Extending measurements of ice nucleation activity to large-size mineral dust particles

Mineral dust is considered one of the most important seeds for heterogeneous ice nucleation in clouds. In the past decades, several studies have worked on establishing a relationship between mineral dust, number concentration, nucleation temperature, supersaturation, and the number of ice crystals. The explored dust particle-size range was usually limited to a few micrometers for two main reasons: (1) larger and heavier particles are difficult to keep suspended in an experimental setting; and (2) the fraction of coarser aerosol was considered negligible. However, recent studies have shown that dust particles as large as 100 μm or even more can be transported over long distances, leaving a knowledge gap concerning their role as ice-nucleating particles. In this work, we aim to contribute to closing this gap by investigating the ice nucleation activity for large-size mineral dust particles, extending the studied size range to particles of up to several tens of microns. For this purpose, we used natural dust samples with different mineralogical composition, collected consistently during field campaigns in Morocco and in Iceland, and segregated into five different size classes.

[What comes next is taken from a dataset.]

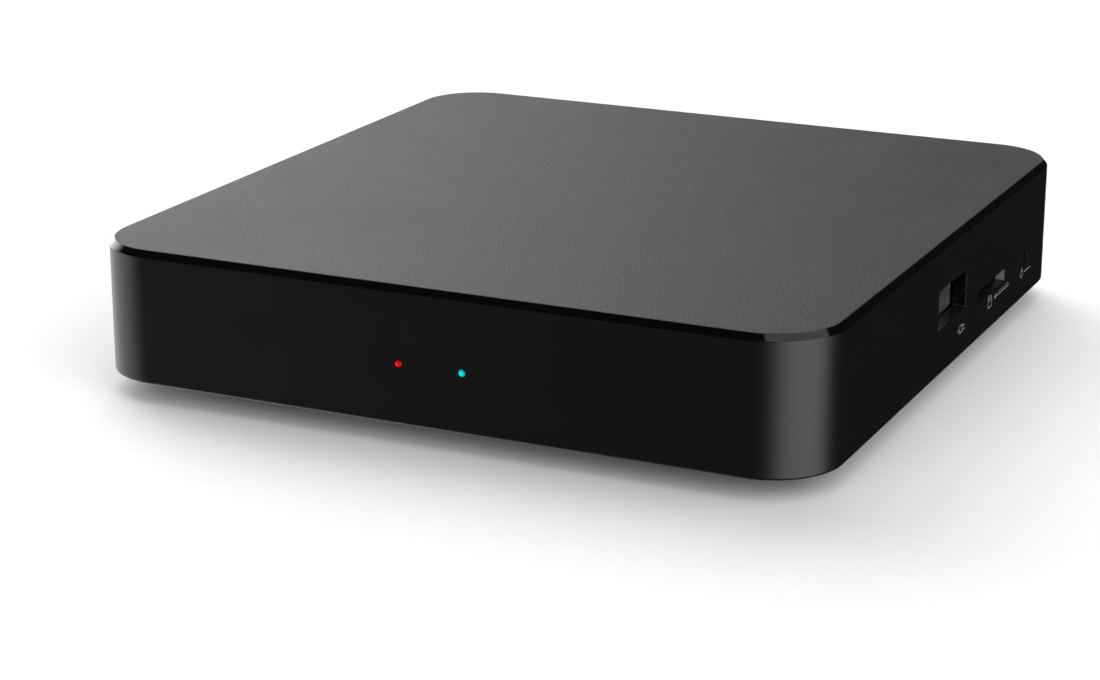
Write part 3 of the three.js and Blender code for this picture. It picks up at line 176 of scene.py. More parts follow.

In the framework of the MICOS (Dust-induced ice nucleation: effects of Mineralogical COmposition and Size) campaign, we conducted experiments with the Aerosol Interaction and Dynamics in the Atmosphere (AIDA) chamber and with the Ice Nucleation Spectrometer of the Karlsruhe Institute of Technology (INSEKT), in which the size-segregated samples were tested at different temperatures in the range between -16 and -27 °C. The ice nucleation efficiency was quantified in terms of the ice nucleation active surface site (INAS) density approach for the immersion freezing mode. Preliminary results from the AIDA and INSEKT experiments are presented, in which we extended the size range at which cloud chamber experiments are typically conducted.